Pure Newton’s Divergence:

Damped Newton’s Convergence:


Cholesky Decomposition#

Cholesky Decomposition#

When \(A\) is symmetric and positive definite, it has a Cholesky decomposition given by

\[A = L L^{T},\]

where \(L\) is a lower triangular matrix (a matrix with zeros everywhere above the diagonal).

If \(A\) is diagonal, the Cholesky decomposition represents the matrix square root:

\[\begin{split}L=A^{\frac{1}{2}}= \begin{bmatrix} \sqrt{A_{11}} & 0 & \ldots & 0\\ 0 & \sqrt{A_{22}} & \ldots & 0 \\ \vdots & \vdots & \vdots & \vdots \\ 0 & 0 & \ldots & \sqrt{A_{nn}} \end{bmatrix}\end{split}\]

Example: \(A=\begin{bmatrix}9 & 0\\ 0 & 25\end{bmatrix}\), \(L = A^{\frac{1}{2}}=\begin{bmatrix} 3 & 0\\ 0 & 5\end{bmatrix}\)

Verify: \(L L^T=\begin{bmatrix} 3 & 0\\ 0 & 5\end{bmatrix} \cdot \begin{bmatrix} 3 & 0\\ 0 & 5\end{bmatrix} = \begin{bmatrix}9 & 0\\ 0 & 25\end{bmatrix}\)


Hybrid Gradient-Newton Method#

Hybrid Gradient-Newton Method - Motivation#

Motivation:

  • Newton’s method assumes that \(\nabla^2 f(\mathbf{x})>0\).

  • Gradient Descent does not use the Hessian.

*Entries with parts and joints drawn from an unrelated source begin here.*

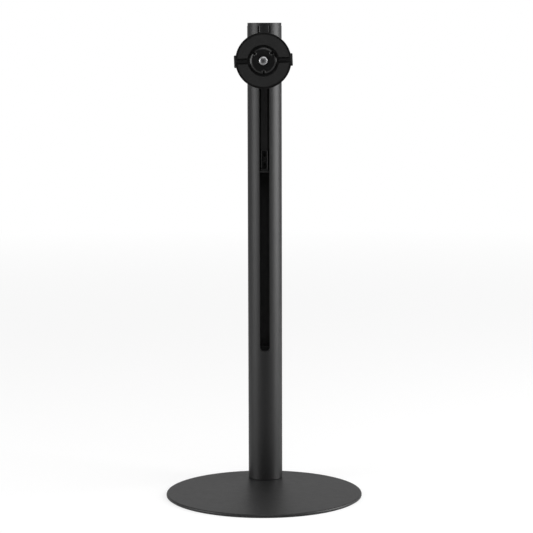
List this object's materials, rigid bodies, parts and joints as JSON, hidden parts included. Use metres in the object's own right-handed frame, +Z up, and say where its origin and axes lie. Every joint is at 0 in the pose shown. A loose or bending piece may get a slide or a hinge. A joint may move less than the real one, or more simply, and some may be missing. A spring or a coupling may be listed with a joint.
{
  "type": "portable monitor stand",
  "caption": "Desk stand for a portable monitor: round base, slotted post, and a height-adjustable, tilting, turning head with a 1/4 inch camera stud.",
  "frame": {"origin": "centre of the round base plate, on the table", "axes": "+Z up along the post, -Y to the front, where the stud points"},
  "size_m": [0.152, 0.152, 0.3654],
  "materials": {
    "charcoal_metal": "satin fine-textured charcoal powder coat",
    "black_plastic": "fine matte moulded black",
    "liner_plastic": "dull extruded black",
    "pad_rubber": "matt silicone rubber",
    "foot_rubber": "matt rubber foam sheet",
    "bright_steel": "bright nickel plate",
    "plain_steel": "plain turned steel",
    "black_steel": "black satin coat on die-cast metal",
    "bush_brass": "turned",
    "glide_plastic": "natural smooth",
    "brake_compound": "hard moulded black"
  },
  "bodies": {
    "stand": {"base_plate": "charcoal_metal", "base_pad": "foot_rubber", "base_screws": "plain_steel", "foot_plug": "plain_steel", "post_tube": "charcoal_metal", "slot_liner": "liner_plastic", "lower_stop": "liner_plastic", "lower_bumper": "foot_rubber", "upper_bumper": "foot_rubber", "top_cap": "charcoal_metal"},
    "carriage": {"carriage_core": "liner_plastic", "cover_strip": "black_plastic", "glide_pads": "glide_plastic", "leaf_spring": "plain_steel", "neck_arm": "black_steel", "neck_screws": "plain_steel"},
    "lock_slider": {"lock_slider": "black_plastic"},
    "brake_shoe": {"brake_shoe": "brake_compound"},
    "knuckle": {"tilt_fork": "black_steel", "tilt_screw": "plain_steel", "tilt_nut": "plain_steel", "tilt_washers": "bush_brass", "tilt_caps": "black_plastic", "pivot_bush": "bush_brass"},
    "head": {"head_plate": "black_plastic", "upper_pad": "pad_rubber", "lower_pad": "pad_rubber", "spanner_ring": "black_steel", "camera_stud": "bright_steel", "pivot_shaft": "black_steel", "pivot_washer": "bush_brass", "wave_washer": "plain_steel", "pivot_nut": "plain_steel"}
  },
  "joints": [
    {"name": "height_slide", "type": "slide", "parent": "stand", "child": "carriage", "axis": [0, 0, 1], "range_m": [-0.138, 0]},
    {"name": "height_lock", "type": "slide", "parent": "carriage", "child": "lock_slider", "axis": [0, 0, 1], "range_m": [-0.0035, 0.0035]},
    {"name": "brake_press", "type": "slide", "parent": "carriage", "child": "brake_shoe", "axis": [0, 1, 0], "range_m": [-0.00025, 0.00025]},
    {"name": "head_tilt", "type": "hinge", "parent": "carriage", "child": "knuckle", "pos_m": [0, 0.0305, 0.3367], "axis": [-1, 0, 0], "range_deg": [-15, 35]},
    {"name": "head_turn", "type": "hinge", "parent": "knuckle", "child": "head", "pos_m": [0, 0.0205, 0.3367], "axis": [0, 1, 0], "continuous": true}
  ],
  "couplings": [
    {"joint": "brake_press", "follows": "height_lock", "ratio": 0.07}
  ]
}
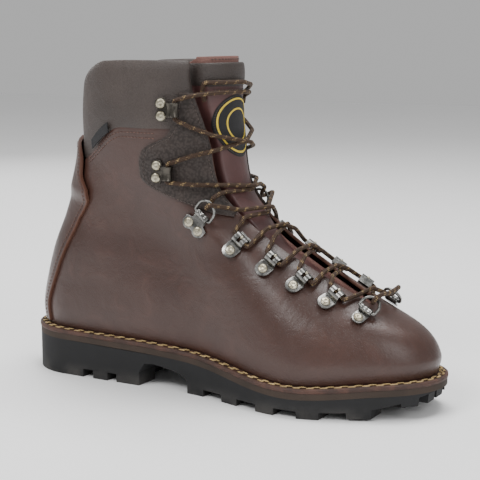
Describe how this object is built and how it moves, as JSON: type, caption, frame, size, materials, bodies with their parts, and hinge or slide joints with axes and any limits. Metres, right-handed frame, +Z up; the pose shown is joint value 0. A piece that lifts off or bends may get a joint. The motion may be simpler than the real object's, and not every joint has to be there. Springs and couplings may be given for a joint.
{
  "type": "mountaineering boot",
  "caption": "Right-foot leather mountaineering boot with a padded collar, welted lug sole, hinged D-rings, lacing loops, speed hooks and a round cord lace.",
  "frame": {"origin": "middle of the heel tread's flat face, on the ground", "axes": "+X along the boot to the toe, +Y to the inner side of the foot, +Z up"},
  "size_m": [0.326, 0.1149, 0.2365],
  "materials": {
    "rubber": "matt moulded rubber with worn lug edges",
    "midsole": "matt buffed micro-porous rubber",
    "welt_leather": "red-brown leather with a raw buffed edge",
    "fibre_board": "matt compressed fibre board",
    "steel": "tempered spring steel strip",
    "lining_leather": "soft matt lining leather",
    "leather": "smooth waxed brown leather, semi-gloss",
    "padding_leather": "soft dark grey-brown leather over foam",
    "grain_leather": "pebbled dark leather",
    "tongue_leather": "smooth oxblood-brown leather",
    "badge_fabric": "black woven label",
    "lace_cord": "braided round cord, dark brown with golden flecks",
    "nickel": "satin nickel plate, slightly worn",
    "rivet_nickel": "pale satin nickel rivet heads",
    "dark_bronze": "dark gunmetal plate, semi-gloss"
  },
  "bodies": {
    "root": {"outsole": "rubber", "midsole": "midsole", "welt": "welt_leather", "insole_board": "fibre_board", "shank": "steel", "footbed": "lining_leather", "upper": "leather", "lining": "lining_leather", "toe_puff": "fibre_board", "heel_counter": "fibre_board", "backstay": "leather", "collar": "padding_leather", "facing_lateral": "grain_leather", "facing_medial": "grain_leather", "side_tab": "badge_fabric", "lace": "lace_cord", "loop_1_lateral": "nickel", "loop_rivet_1_lateral": "rivet_nickel", "loop_2_lateral": "nickel", "loop_rivet_2_lateral": "rivet_nickel", "loop_3_lateral": "nickel", "loop_rivet_3_lateral": "rivet_nickel", "loop_4_lateral": "nickel", "loop_rivet_4_lateral": "rivet_nickel", "toe_plate_lateral": "nickel", "toe_rivet_lateral": "rivet_nickel", "ankle_plate_lateral": "nickel", "hook_lower_lateral": "dark_bronze", "hook_upper_lateral": "dark_bronze", "ankle_rivet_a_lateral": "rivet_nickel", "ankle_rivet_b_lateral": "rivet_nickel", "hook_lower_rivet_a_lateral": "rivet_nickel", "hook_lower_rivet_b_lateral": "rivet_nickel", "hook_upper_rivet_a_lateral": "rivet_nickel", "hook_upper_rivet_b_lateral": "rivet_nickel", "loop_1_medial": "nickel", "loop_rivet_1_medial": "rivet_nickel", "loop_2_medial": "nickel", "loop_rivet_2_medial": "rivet_nickel", "loop_3_medial": "nickel", "loop_rivet_3_medial": "rivet_nickel", "loop_4_medial": "nickel", "loop_rivet_4_medial": "rivet_nickel", "toe_plate_medial": "nickel", "toe_rivet_medial": "rivet_nickel", "ankle_plate_medial": "nickel", "hook_lower_medial": "dark_bronze", "hook_upper_medial": "dark_bronze", "ankle_rivet_a_medial": "rivet_nickel", "ankle_rivet_b_medial": "rivet_nickel", "hook_lower_rivet_a_medial": "rivet_nickel", "hook_lower_rivet_b_medial": "rivet_nickel", "hook_upper_rivet_a_medial": "rivet_nickel", "hook_upper_rivet_b_medial": "rivet_nickel"},
    "tongue": {"tongue": "tongue_leather", "tongue_badge": "badge_fabric"},
    "toe_ring_lateral": {"toe_ring_lateral": "nickel"},
    "toe_ring_medial": {"toe_ring_medial": "nickel"},
    "ankle_ring_lateral": {"ankle_ring_lateral": "nickel"},
    "ankle_ring_medial": {"ankle_ring_medial": "nickel"}
  },
  "joints": [
    {"name": "tongue_fold", "type": "hinge", "parent": "root", "child": "tongue", "pos_m": [0.226, 0, 0.064], "axis": [0, 1, 0], "range_deg": [-8, 0]},
    {"name": "toe_ring_lateral_swing", "type": "hinge", "parent": "root", "child": "toe_ring_lateral", "pos_m": [0.23059, -0.01667, 0.07064], "axis": [-0.8734, 0.0389, 0.4854], "range_deg": [-8, 3]},
    {"name": "toe_ring_medial_swing", "type": "hinge", "parent": "root", "child": "toe_ring_medial", "pos_m": [0.23046, 0.02777, 0.07077], "axis": [0.8913, 0.0642, -0.4489], "range_deg": [-8, 3]},
    {"name": "ankle_ring_lateral_swing", "type": "hinge", "parent": "root", "child": "ankle_ring_lateral", "pos_m": [0.11505, -0.03706, 0.12818], "axis": [-0.7475, -0.0485, 0.6625], "range_deg": [-6, 3]},
    {"name": "ankle_ring_medial_swing", "type": "hinge", "parent": "root", "child": "ankle_ring_medial", "pos_m": [0.1148, 0.03621, 0.12814], "axis": [0.7541, -0.015, -0.6565], "range_deg": [-6, 3]}
  ]
}
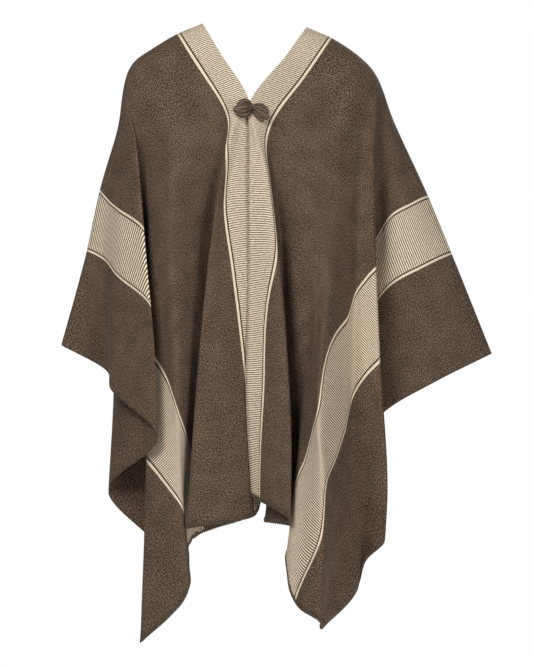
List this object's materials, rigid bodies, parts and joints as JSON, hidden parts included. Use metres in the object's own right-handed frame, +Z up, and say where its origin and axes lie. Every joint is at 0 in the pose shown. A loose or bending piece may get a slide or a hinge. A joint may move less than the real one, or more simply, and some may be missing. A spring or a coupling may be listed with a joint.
{
  "type": "andean poncho",
  "caption": "Worn open-front wool poncho of two striped loom widths joined down the back, hanging in deep folds and closed at the chest by a knotted cloth toggle.",
  "frame": {"origin": "on the shoulder line, midway between the two points where the neck opening leaves it", "axes": "+Z up along the body, the wearer faces -Y, +X towards the wearer's left arm"},
  "size_m": [0.8177, 0.5016, 1.1641],
  "materials": {
    "wool_cloth": "matt handwoven wool with cream bands",
    "rolled_wool": "matt brown wool, rolled and knotted"
  },
  "bodies": {
    "root": {"left_panel": "wool_cloth", "right_panel": "wool_cloth", "toggle_button": "rolled_wool", "toggle_loop": "rolled_wool"}
  },
  "joints": []
}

We avoid the assumption \(\nabla^2 f(\mathbf{x})>0\) by constructing a hybrid method.

The hybrid gradient-Newton method:

  • Does not require the Hessian to be positive definite

  • Is likely to converge faster than the gradient method

  • Approach: At each iteration, determine if \(\nabla^2f(\textbf{x}_k) \succ 0\)

    • If \(\nabla^2f(\textbf{x}_k) \succ 0\), use a Newton step

    • Otherwise, use a gradient descent step


Hybrid Gradient-Newton Method Algorithm#

Input: \(\varepsilon>0\) tolerance parameter, method for finding stepsize \(t\) (constant step size, exact line search, or backtracking)

Initialization: Pick \(\textbf{x}_0 \in \mathbb{R}^n\) arbitrarily

General step: For any \(k = 0,1,2, \ldots\), do:

  • If \(\nabla^2f(\textbf{x}_k) \succ 0\), then take \(\mathbf{d}_k\) as the solution to the system \(\nabla^2 f(\textbf{x}_k)\textbf{d}_k = -\nabla f(\textbf{x}_k)\). Else, set \(\textbf{d}_k = -\nabla f(\textbf{x}_k)\).

  • Pick stepsize \(t\) according to the input method

  • Set \(\textbf{x}_{k+1} = \textbf{x}_k+t_k\textbf{d}_k\)

  • If \(\|\nabla f(\textbf{x}_{k+1})\| \leq \varepsilon\), then stop and \(\textbf{x}_{k+1}\) is the output.